* [TASK PROMPT]:
The records are to be restated in their entirety, word for word.

* [EXERCISE INPUTS]:
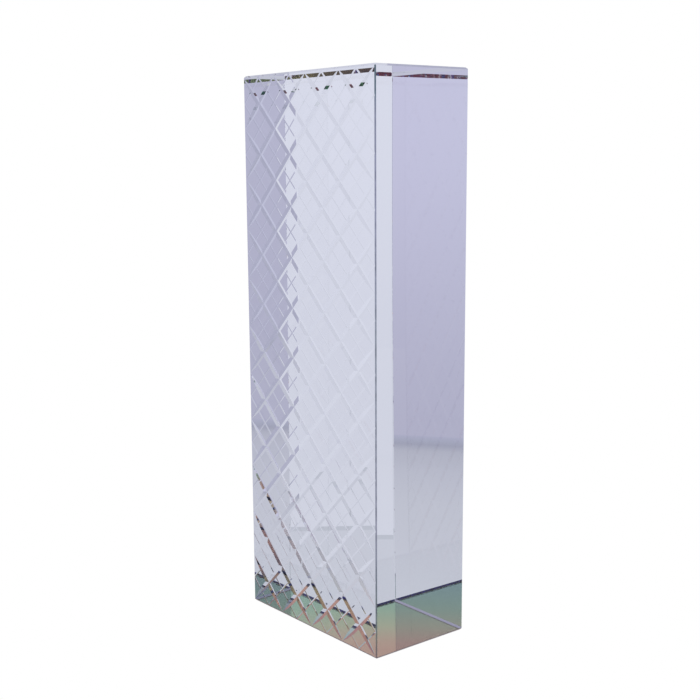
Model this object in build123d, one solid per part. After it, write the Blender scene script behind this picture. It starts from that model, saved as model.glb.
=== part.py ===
from build123d import *
import os
from math import cos, radians, sin, sqrt, tan

# Free-standing crystal award: one solid optical-crystal tower whose front face carries a wheel-cut
# diamond lattice, with a mirror coating under its base and a protective film under that.
# Millimetres, +Z up. The lattice faces -Y, and the origin is the centre of the underside.

# Tower
HEIGHT = 250.0
WIDTH = 91.0
DEPTH = 52.0
EDGE_BEVEL = 0.5        # leg of the flat ground along each upright edge
TOP_BEVEL = 0.9         # leg of the flat ground round the top
FOOT_BEVEL = 0.90       # leg of the coated flat round the foot

# Layers under the foot, from the crystal down
COATING = 0.10          # mirror coating, drawn thicker than the real deposit
FILM = 0.20             # protective film that the award stands on
FILM_MARGIN = 0.70      # the film stops this far inside the coated flat
FILM_CORNER = 2.0

# Diamond lattice on the front face
COLUMNS = 4
ROWS = 11
PITCH = 22.5            # width and height of one diamond
MAIN_CUT = 0.47         # depth of the cuts between the diamonds
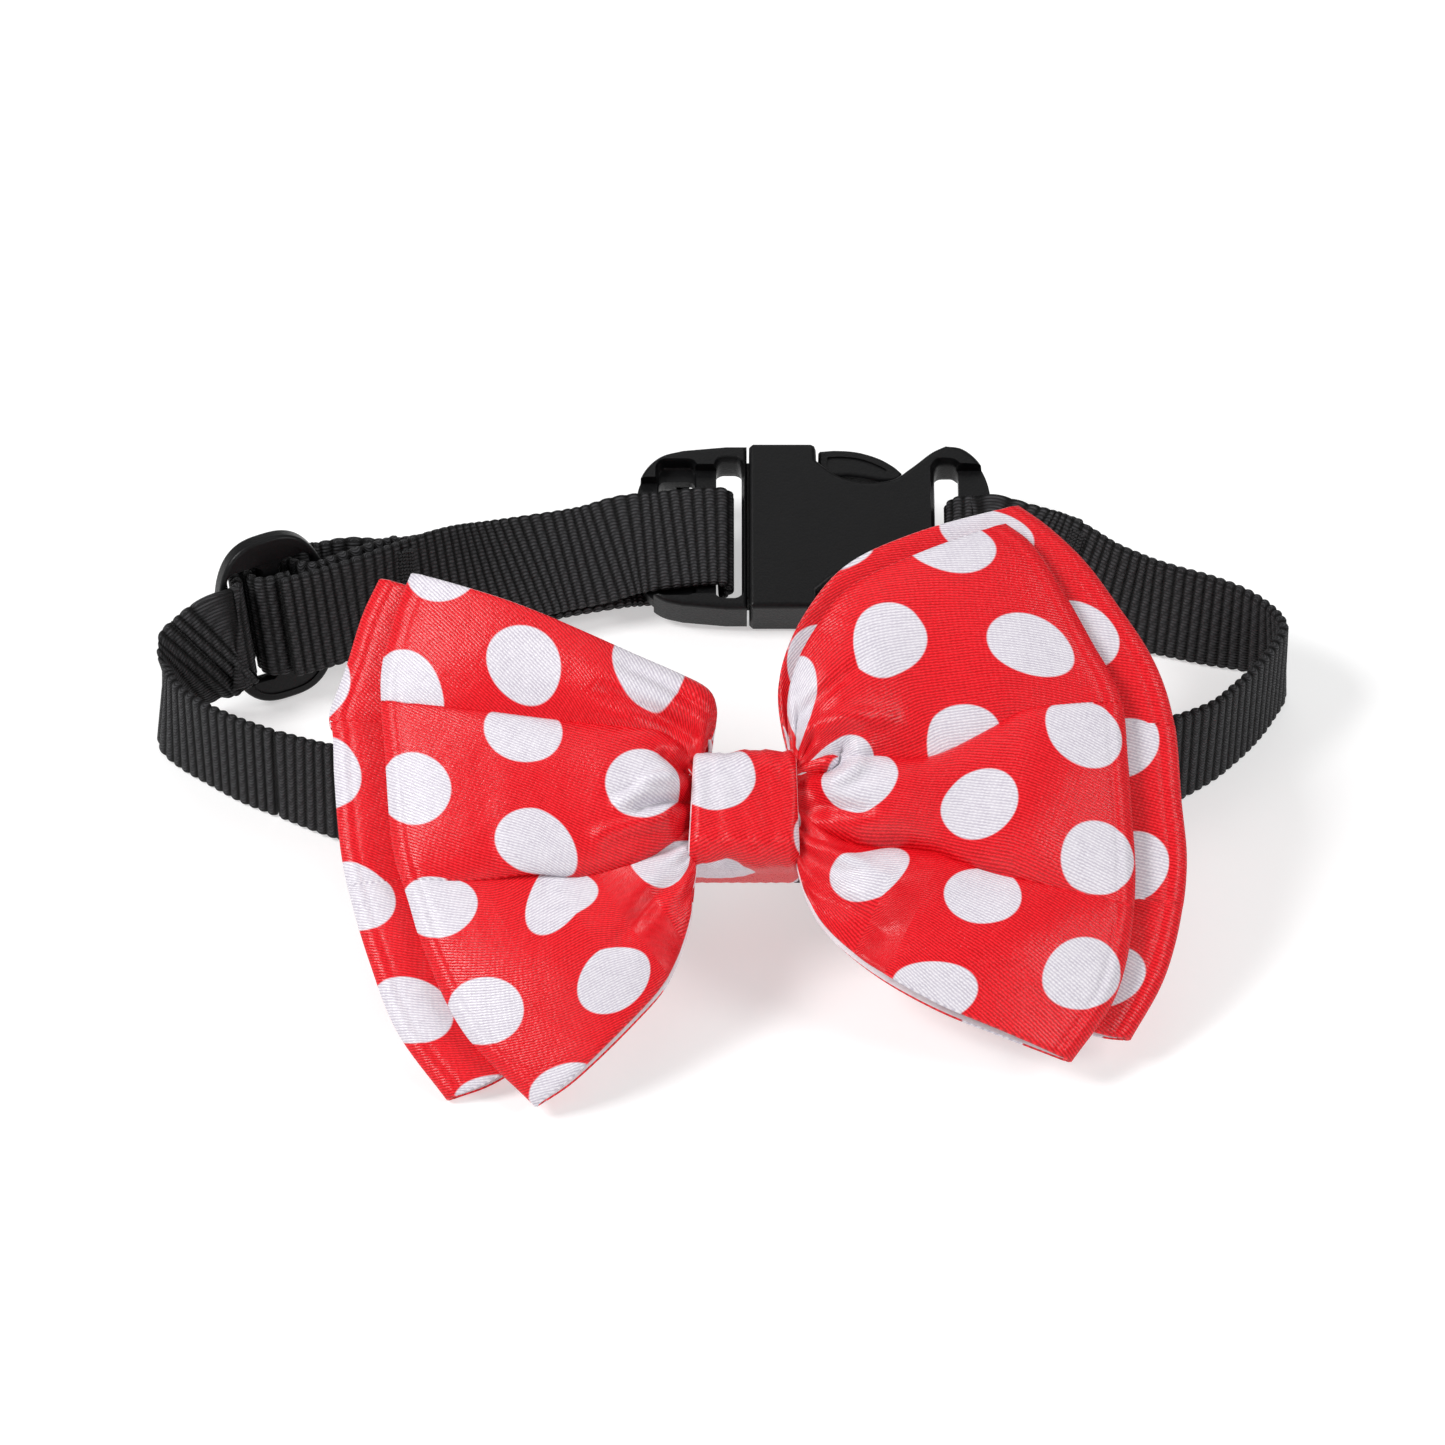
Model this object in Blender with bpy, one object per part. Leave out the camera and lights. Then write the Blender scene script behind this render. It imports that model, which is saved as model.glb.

* [WRITTEN SOLUTION]:
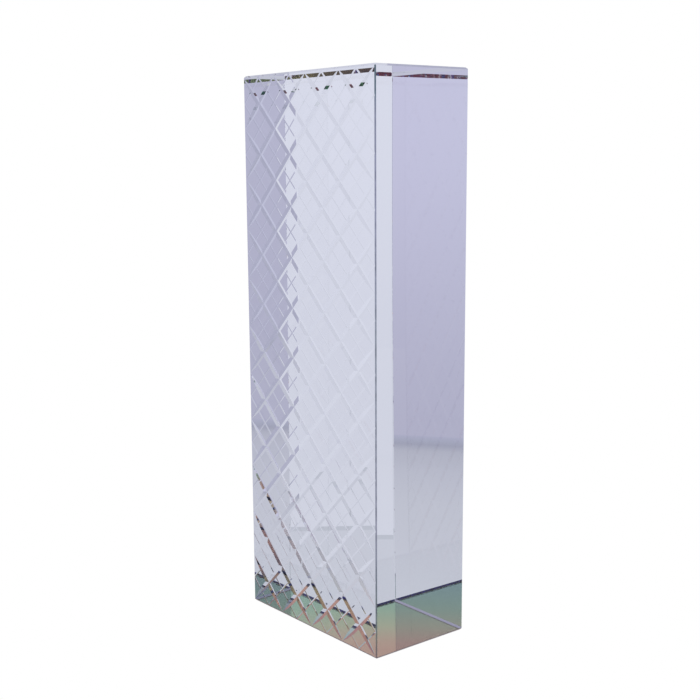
Model this object in build123d, one solid per part. After it, write the Blender scene script behind this picture. It starts from that model, saved as model.glb.
=== part.py ===
from build123d import *
import os
from math import cos, radians, sin, sqrt, tan

# Free-standing crystal award: one solid optical-crystal tower whose front face carries a wheel-cut
# diamond lattice, with a mirror coating under its base and a protective film under that.
# Millimetres, +Z up. The lattice faces -Y, and the origin is the centre of the underside.

# Tower
HEIGHT = 250.0
WIDTH = 91.0
DEPTH = 52.0
EDGE_BEVEL = 0.5        # leg of the flat ground along each upright edge
TOP_BEVEL = 0.9         # leg of the flat ground round the top
FOOT_BEVEL = 0.90       # leg of the coated flat round the foot

# Layers under the foot, from the crystal down
COATING = 0.10          # mirror coating, drawn thicker than the real deposit
FILM = 0.20             # protective film that the award stands on
FILM_MARGIN = 0.70      # the film stops this far inside the coated flat
FILM_CORNER = 2.0

# Diamond lattice on the front face
COLUMNS = 4
ROWS = 11
PITCH = 22.5            # width and height of one diamond
MAIN_CUT = 0.47         # depth of the cuts between the diamonds
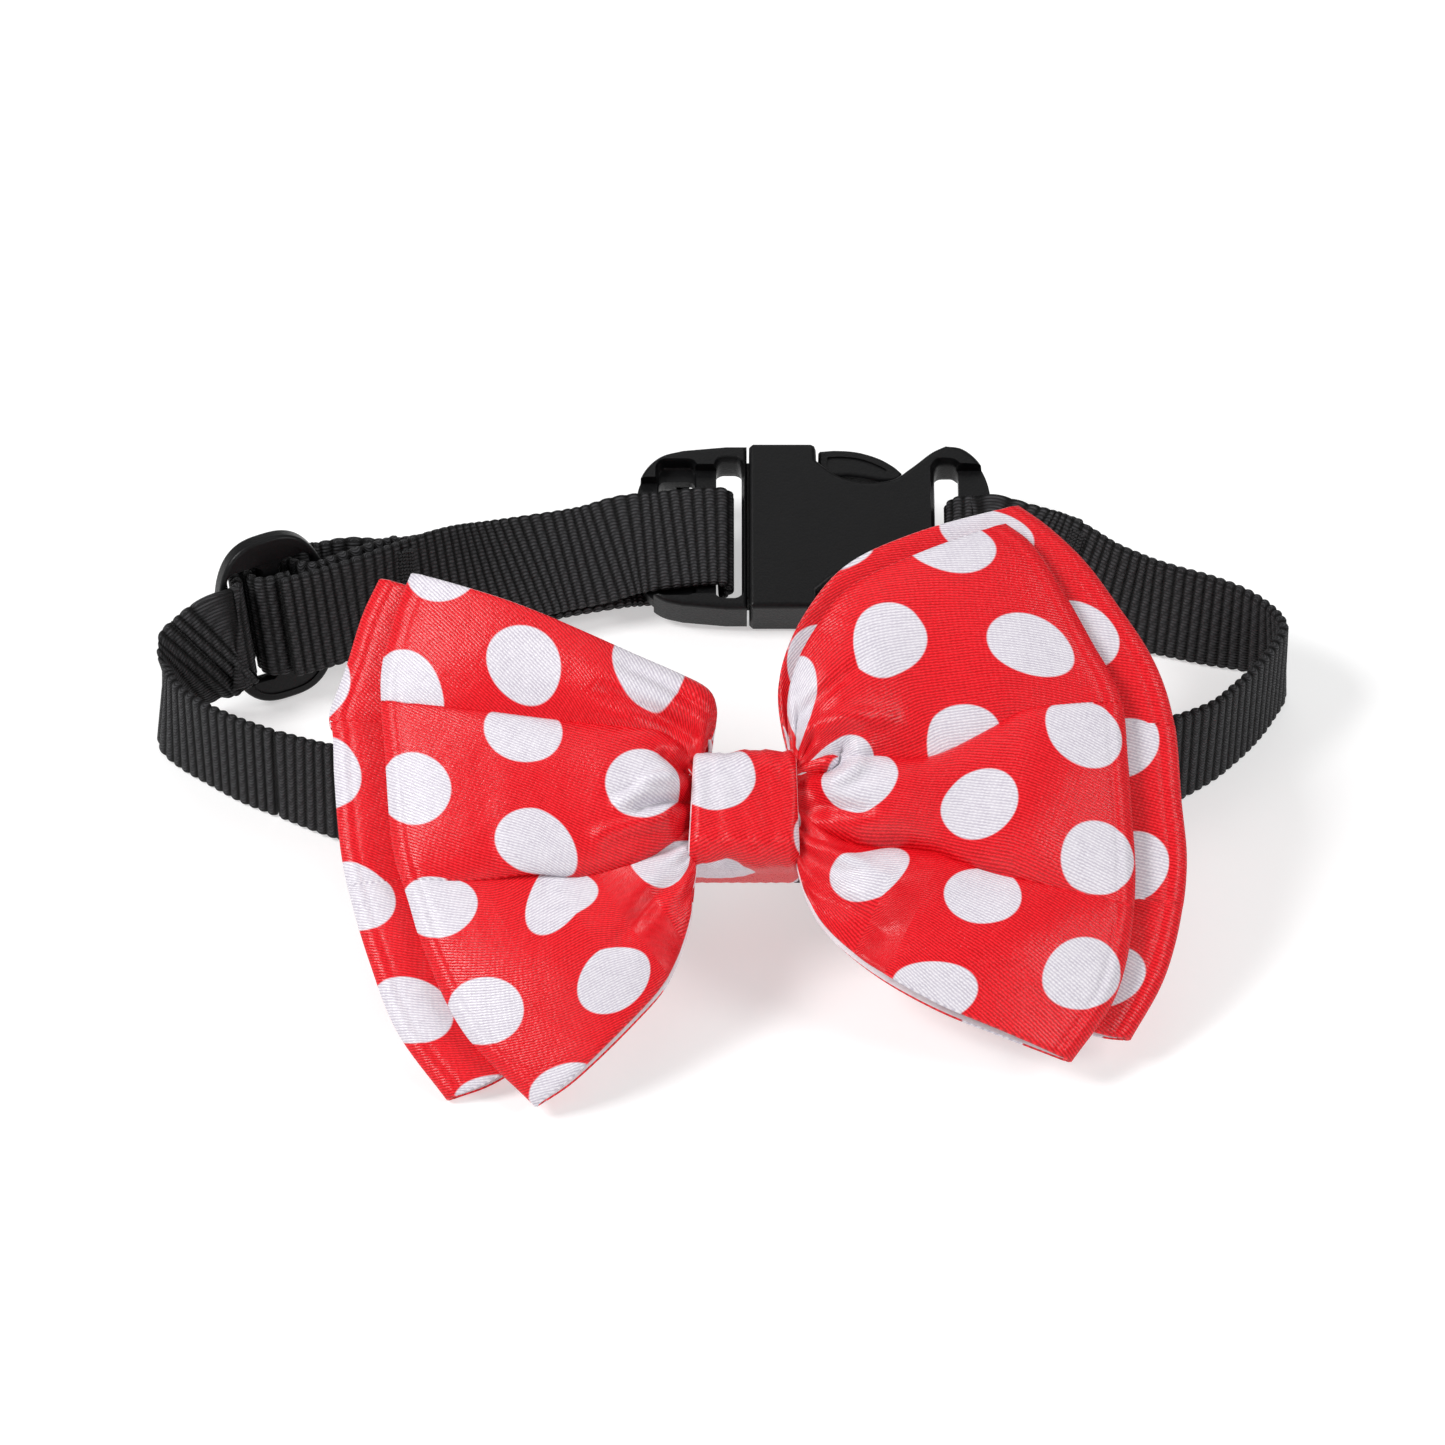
Model this object in Blender with bpy, one object per part. Leave out the camera and lights. Then write the Blender scene script behind this render. It imports that model, which is saved as model.glb.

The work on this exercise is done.